> Task instructions
Your task is to quote, unchanged, only the lines from the one with "elbow = shifted(lower, 0, 0, size.lower_length.value)" through the one with "obj.parent = None", both ends included.

> Material provided
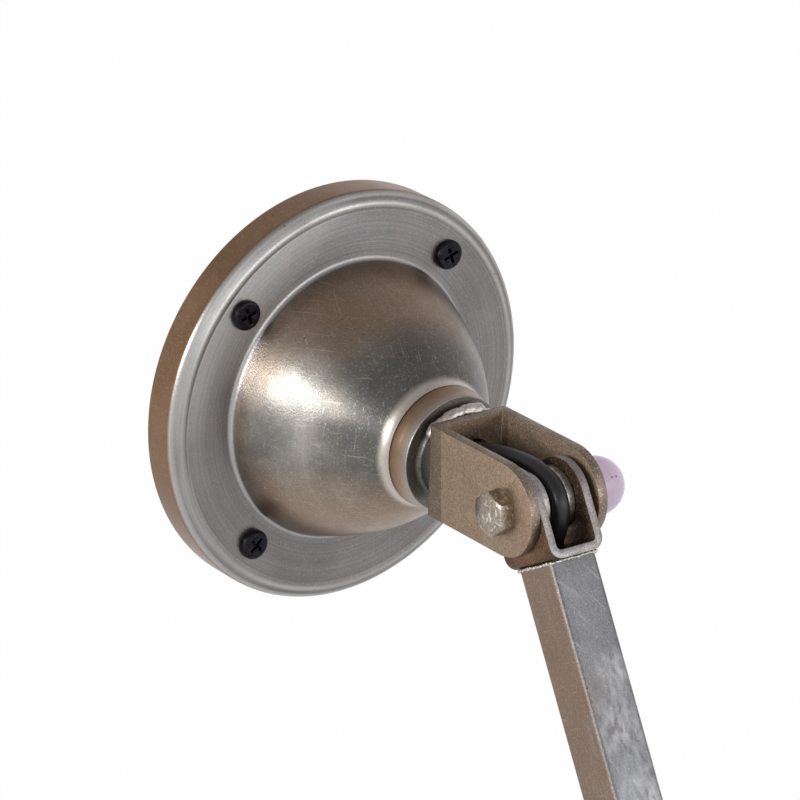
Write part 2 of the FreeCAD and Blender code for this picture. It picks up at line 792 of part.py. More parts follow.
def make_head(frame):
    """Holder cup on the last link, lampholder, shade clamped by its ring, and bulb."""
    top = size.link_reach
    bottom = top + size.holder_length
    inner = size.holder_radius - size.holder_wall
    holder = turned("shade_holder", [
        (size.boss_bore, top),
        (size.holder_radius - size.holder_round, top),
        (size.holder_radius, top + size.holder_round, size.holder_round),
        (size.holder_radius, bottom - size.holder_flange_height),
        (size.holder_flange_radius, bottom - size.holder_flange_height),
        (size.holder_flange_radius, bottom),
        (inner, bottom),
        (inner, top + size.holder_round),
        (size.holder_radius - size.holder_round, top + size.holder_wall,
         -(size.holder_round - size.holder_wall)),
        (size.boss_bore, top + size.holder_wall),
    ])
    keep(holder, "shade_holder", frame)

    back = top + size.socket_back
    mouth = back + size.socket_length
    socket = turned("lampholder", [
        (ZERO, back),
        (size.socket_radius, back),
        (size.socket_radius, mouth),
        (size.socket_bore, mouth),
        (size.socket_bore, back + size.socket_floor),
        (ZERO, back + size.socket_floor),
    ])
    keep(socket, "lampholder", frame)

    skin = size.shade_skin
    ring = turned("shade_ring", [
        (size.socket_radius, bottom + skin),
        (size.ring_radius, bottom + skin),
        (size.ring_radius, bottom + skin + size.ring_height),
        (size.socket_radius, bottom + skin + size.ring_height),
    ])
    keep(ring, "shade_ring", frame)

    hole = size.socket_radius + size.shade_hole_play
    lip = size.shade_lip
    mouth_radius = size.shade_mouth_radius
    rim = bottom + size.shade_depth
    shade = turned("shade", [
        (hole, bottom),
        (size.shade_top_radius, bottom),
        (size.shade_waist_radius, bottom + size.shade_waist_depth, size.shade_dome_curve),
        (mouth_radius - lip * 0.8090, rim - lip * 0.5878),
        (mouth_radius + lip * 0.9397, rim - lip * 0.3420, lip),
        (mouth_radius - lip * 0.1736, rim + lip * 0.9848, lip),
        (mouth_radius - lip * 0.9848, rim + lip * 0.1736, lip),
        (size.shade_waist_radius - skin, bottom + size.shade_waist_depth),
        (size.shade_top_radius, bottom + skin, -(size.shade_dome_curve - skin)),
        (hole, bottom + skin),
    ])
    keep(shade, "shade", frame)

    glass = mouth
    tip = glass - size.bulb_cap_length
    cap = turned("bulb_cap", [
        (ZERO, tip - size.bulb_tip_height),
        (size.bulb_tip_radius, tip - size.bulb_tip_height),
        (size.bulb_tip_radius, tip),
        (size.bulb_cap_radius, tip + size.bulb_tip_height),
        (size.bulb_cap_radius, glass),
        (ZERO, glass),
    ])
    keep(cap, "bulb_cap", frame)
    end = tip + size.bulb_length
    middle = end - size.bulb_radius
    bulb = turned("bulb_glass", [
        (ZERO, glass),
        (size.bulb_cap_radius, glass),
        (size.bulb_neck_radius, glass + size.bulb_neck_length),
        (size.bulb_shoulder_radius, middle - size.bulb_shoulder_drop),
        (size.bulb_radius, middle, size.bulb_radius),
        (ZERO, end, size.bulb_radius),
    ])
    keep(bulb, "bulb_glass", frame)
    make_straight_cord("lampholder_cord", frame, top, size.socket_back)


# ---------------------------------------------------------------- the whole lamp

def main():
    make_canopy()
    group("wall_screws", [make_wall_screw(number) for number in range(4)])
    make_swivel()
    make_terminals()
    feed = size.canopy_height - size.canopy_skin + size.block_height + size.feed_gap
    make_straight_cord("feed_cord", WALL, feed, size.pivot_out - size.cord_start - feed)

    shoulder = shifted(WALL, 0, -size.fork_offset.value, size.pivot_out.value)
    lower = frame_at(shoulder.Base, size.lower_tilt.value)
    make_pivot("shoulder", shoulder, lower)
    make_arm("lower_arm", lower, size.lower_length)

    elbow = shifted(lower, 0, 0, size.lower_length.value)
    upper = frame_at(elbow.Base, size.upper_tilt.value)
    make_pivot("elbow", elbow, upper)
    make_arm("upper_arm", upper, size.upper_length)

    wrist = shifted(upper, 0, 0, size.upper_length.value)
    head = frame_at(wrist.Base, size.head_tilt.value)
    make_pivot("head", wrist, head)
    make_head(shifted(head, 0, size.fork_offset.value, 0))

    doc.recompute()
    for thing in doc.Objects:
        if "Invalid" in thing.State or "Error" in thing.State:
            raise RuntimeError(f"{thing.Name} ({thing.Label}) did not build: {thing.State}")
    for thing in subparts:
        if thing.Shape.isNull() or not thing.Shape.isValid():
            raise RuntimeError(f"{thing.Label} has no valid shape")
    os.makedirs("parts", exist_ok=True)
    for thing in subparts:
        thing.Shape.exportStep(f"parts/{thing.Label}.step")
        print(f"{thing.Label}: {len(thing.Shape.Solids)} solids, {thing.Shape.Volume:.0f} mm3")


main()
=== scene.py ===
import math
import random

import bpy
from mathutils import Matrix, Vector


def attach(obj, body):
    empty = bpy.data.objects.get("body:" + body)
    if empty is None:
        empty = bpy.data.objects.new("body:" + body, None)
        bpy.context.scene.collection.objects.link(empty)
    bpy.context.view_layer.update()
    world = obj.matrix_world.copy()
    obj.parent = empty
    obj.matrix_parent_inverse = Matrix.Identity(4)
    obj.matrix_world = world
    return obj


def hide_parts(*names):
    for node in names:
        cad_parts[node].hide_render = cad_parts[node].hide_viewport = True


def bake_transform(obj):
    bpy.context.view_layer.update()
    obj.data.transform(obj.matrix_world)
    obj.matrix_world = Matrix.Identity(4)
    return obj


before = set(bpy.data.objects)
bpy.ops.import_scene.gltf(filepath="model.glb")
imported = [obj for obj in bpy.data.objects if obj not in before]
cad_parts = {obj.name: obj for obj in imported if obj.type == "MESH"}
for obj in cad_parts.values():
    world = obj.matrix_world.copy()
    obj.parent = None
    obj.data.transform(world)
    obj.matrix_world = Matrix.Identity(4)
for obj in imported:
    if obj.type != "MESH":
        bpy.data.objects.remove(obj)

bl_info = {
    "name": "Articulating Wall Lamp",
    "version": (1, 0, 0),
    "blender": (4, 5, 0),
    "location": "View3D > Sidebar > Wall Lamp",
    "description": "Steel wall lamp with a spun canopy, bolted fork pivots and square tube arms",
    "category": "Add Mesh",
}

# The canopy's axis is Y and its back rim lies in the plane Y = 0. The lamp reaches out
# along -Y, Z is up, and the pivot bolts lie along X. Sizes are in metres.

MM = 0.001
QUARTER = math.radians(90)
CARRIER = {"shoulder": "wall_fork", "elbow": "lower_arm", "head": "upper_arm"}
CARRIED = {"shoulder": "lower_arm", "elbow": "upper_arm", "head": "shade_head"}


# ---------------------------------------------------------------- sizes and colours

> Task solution
    elbow = shifted(lower, 0, 0, size.lower_length.value)
    upper = frame_at(elbow.Base, size.upper_tilt.value)
    make_pivot("elbow", elbow, upper)
    make_arm("upper_arm", upper, size.upper_length)

    wrist = shifted(upper, 0, 0, size.upper_length.value)
    head = frame_at(wrist.Base, size.head_tilt.value)
    make_pivot("head", wrist, head)
    make_head(shifted(head, 0, size.fork_offset.value, 0))

    doc.recompute()
    for thing in doc.Objects:
        if "Invalid" in thing.State or "Error" in thing.State:
            raise RuntimeError(f"{thing.Name} ({thing.Label}) did not build: {thing.State}")
    for thing in subparts:
        if thing.Shape.isNull() or not thing.Shape.isValid():
            raise RuntimeError(f"{thing.Label} has no valid shape")
    os.makedirs("parts", exist_ok=True)
    for thing in subparts:
        thing.Shape.exportStep(f"parts/{thing.Label}.step")
        print(f"{thing.Label}: {len(thing.Shape.Solids)} solids, {thing.Shape.Volume:.0f} mm3")


main()
=== scene.py ===
import math
import random

import bpy
from mathutils import Matrix, Vector


def attach(obj, body):
    empty = bpy.data.objects.get("body:" + body)
    if empty is None:
        empty = bpy.data.objects.new("body:" + body, None)
        bpy.context.scene.collection.objects.link(empty)
    bpy.context.view_layer.update()
    world = obj.matrix_world.copy()
    obj.parent = empty
    obj.matrix_parent_inverse = Matrix.Identity(4)
    obj.matrix_world = world
    return obj


def hide_parts(*names):
    for node in names:
        cad_parts[node].hide_render = cad_parts[node].hide_viewport = True


def bake_transform(obj):
    bpy.context.view_layer.update()
    obj.data.transform(obj.matrix_world)
    obj.matrix_world = Matrix.Identity(4)
    return obj


before = set(bpy.data.objects)
bpy.ops.import_scene.gltf(filepath="model.glb")
imported = [obj for obj in bpy.data.objects if obj not in before]
cad_parts = {obj.name: obj for obj in imported if obj.type == "MESH"}
for obj in cad_parts.values():
    world = obj.matrix_world.copy()
    obj.parent = None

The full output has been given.